___ Entries supplied ___
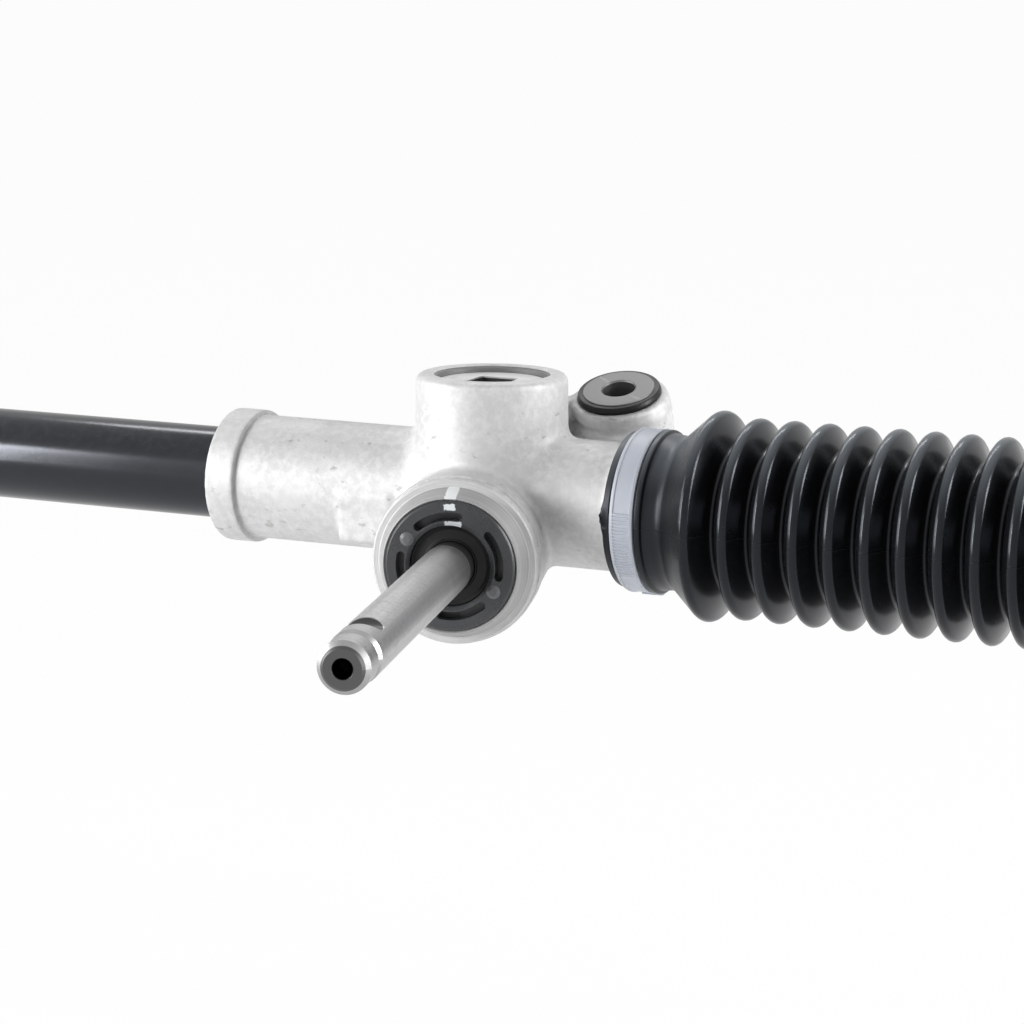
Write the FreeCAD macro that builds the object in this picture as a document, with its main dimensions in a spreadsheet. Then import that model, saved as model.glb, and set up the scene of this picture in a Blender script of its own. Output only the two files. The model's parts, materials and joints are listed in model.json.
___
___ Entries supplied ___
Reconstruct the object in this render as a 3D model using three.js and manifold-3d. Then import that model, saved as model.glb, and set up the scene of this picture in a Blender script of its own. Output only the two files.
___
___ Entries supplied ___
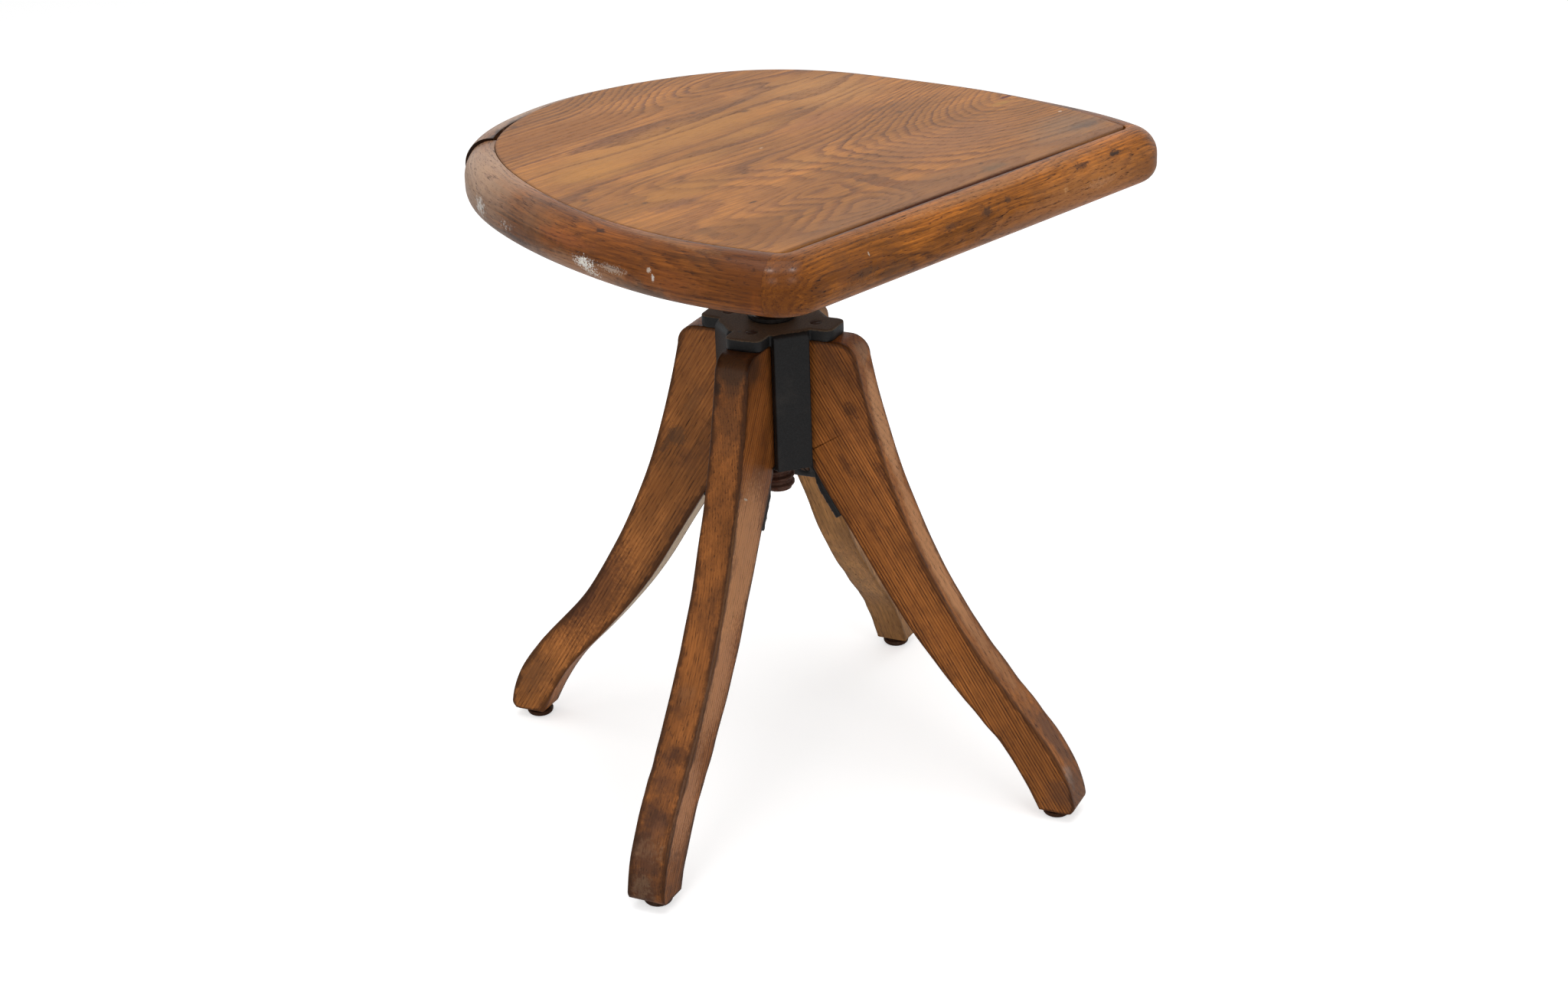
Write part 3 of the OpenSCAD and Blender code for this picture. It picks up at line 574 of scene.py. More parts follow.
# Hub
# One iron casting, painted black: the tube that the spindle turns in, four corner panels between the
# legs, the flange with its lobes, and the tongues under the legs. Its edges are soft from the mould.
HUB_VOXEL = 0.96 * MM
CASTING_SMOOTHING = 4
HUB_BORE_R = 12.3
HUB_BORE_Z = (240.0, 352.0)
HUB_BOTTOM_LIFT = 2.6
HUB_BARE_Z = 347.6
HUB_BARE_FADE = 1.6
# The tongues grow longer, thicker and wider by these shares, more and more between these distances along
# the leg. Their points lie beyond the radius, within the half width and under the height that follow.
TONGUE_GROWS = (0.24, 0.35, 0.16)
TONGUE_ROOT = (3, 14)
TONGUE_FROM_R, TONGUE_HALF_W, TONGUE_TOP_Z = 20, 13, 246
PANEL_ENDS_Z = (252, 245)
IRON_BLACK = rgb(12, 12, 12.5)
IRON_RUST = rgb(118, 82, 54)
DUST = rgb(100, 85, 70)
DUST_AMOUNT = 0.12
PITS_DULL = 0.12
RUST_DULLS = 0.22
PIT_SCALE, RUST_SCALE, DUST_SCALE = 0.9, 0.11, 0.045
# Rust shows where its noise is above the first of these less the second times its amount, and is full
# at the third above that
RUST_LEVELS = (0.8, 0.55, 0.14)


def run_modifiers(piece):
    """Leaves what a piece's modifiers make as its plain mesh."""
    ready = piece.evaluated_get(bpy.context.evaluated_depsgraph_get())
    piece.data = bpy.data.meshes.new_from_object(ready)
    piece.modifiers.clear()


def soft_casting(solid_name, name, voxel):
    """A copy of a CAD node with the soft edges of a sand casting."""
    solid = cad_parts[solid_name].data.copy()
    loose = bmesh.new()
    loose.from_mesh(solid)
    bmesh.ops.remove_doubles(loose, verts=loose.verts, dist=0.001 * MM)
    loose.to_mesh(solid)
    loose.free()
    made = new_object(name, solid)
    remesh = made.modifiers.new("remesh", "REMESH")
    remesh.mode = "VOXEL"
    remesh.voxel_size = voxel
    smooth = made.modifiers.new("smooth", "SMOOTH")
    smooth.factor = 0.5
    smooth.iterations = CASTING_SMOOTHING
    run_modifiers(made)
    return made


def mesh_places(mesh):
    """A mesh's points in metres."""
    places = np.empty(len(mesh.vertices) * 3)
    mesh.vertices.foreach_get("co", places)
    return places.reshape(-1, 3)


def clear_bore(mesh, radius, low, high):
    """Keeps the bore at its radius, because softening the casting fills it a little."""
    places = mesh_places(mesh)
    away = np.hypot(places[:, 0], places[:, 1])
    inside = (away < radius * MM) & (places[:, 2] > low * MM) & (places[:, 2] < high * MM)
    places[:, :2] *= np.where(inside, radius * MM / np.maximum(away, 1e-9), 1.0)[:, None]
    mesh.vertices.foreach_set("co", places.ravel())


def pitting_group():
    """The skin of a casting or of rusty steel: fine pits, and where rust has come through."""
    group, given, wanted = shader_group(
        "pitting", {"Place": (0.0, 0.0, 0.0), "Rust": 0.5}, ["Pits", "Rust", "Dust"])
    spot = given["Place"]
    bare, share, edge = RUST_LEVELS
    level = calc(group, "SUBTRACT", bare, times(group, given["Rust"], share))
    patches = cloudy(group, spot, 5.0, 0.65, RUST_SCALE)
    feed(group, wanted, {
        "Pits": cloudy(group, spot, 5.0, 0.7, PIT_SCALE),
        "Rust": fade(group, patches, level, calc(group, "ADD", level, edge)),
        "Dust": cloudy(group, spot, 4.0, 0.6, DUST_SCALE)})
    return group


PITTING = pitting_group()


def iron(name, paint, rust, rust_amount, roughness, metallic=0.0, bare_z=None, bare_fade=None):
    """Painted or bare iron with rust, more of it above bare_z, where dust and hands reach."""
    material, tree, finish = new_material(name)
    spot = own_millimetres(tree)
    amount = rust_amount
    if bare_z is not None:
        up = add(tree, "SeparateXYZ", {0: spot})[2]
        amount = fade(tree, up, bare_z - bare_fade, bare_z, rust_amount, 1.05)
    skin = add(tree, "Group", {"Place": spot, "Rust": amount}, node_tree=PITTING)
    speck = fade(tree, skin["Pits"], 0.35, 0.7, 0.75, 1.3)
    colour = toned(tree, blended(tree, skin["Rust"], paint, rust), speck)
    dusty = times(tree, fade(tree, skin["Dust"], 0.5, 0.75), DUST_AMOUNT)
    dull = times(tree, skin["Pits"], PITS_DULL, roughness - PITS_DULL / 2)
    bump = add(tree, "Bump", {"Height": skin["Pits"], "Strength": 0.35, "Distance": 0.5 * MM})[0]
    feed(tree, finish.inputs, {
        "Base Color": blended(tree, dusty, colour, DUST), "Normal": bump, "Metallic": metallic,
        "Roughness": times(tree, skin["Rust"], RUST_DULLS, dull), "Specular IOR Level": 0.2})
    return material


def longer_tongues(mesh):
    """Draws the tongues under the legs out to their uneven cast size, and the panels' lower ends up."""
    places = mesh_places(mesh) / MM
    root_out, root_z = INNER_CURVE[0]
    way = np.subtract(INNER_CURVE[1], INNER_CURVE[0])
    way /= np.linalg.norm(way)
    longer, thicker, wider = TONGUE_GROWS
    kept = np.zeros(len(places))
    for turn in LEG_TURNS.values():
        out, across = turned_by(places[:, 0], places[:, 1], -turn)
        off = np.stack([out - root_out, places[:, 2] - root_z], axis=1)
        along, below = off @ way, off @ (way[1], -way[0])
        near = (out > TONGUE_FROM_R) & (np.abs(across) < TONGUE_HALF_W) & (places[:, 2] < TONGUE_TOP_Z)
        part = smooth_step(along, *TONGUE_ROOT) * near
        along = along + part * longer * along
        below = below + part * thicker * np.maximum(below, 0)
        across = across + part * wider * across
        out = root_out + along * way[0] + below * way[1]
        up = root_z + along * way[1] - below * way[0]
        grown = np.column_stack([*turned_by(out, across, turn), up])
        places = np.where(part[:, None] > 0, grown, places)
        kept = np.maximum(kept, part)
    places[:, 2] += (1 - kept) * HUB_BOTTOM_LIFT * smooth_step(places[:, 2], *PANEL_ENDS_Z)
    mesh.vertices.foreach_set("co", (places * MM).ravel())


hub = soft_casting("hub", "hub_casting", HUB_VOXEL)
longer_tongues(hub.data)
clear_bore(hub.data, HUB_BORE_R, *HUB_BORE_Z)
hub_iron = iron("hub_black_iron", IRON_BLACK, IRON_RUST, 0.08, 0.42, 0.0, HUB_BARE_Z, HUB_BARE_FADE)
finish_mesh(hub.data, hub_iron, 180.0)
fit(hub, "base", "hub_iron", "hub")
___
## [Prompt]
The lines to be given again exactly are those from the one containing "Write part 3" up to and including the one containing "return places.reshape(-1, 3)".

## [Exercise solution]
Write part 3 of the OpenSCAD and Blender code for this picture. It picks up at line 574 of scene.py. More parts follow.
# Hub
# One iron casting, painted black: the tube that the spindle turns in, four corner panels between the
# legs, the flange with its lobes, and the tongues under the legs. Its edges are soft from the mould.
HUB_VOXEL = 0.96 * MM
CASTING_SMOOTHING = 4
HUB_BORE_R = 12.3
HUB_BORE_Z = (240.0, 352.0)
HUB_BOTTOM_LIFT = 2.6
HUB_BARE_Z = 347.6
HUB_BARE_FADE = 1.6
# The tongues grow longer, thicker and wider by these shares, more and more between these distances along
# the leg. Their points lie beyond the radius, within the half width and under the height that follow.
TONGUE_GROWS = (0.24, 0.35, 0.16)
TONGUE_ROOT = (3, 14)
TONGUE_FROM_R, TONGUE_HALF_W, TONGUE_TOP_Z = 20, 13, 246
PANEL_ENDS_Z = (252, 245)
IRON_BLACK = rgb(12, 12, 12.5)
IRON_RUST = rgb(118, 82, 54)
DUST = rgb(100, 85, 70)
DUST_AMOUNT = 0.12
PITS_DULL = 0.12
RUST_DULLS = 0.22
PIT_SCALE, RUST_SCALE, DUST_SCALE = 0.9, 0.11, 0.045
# Rust shows where its noise is above the first of these less the second times its amount, and is full
# at the third above that
RUST_LEVELS = (0.8, 0.55, 0.14)


def run_modifiers(piece):
    """Leaves what a piece's modifiers make as its plain mesh."""
    ready = piece.evaluated_get(bpy.context.evaluated_depsgraph_get())
    piece.data = bpy.data.meshes.new_from_object(ready)
    piece.modifiers.clear()


def soft_casting(solid_name, name, voxel):
    """A copy of a CAD node with the soft edges of a sand casting."""
    solid = cad_parts[solid_name].data.copy()
    loose = bmesh.new()
    loose.from_mesh(solid)
    bmesh.ops.remove_doubles(loose, verts=loose.verts, dist=0.001 * MM)
    loose.to_mesh(solid)
    loose.free()
    made = new_object(name, solid)
    remesh = made.modifiers.new("remesh", "REMESH")
    remesh.mode = "VOXEL"
    remesh.voxel_size = voxel
    smooth = made.modifiers.new("smooth", "SMOOTH")
    smooth.factor = 0.5
    smooth.iterations = CASTING_SMOOTHING
    run_modifiers(made)
    return made


def mesh_places(mesh):
    """A mesh's points in metres."""
    places = np.empty(len(mesh.vertices) * 3)
    mesh.vertices.foreach_get("co", places)
    return places.reshape(-1, 3)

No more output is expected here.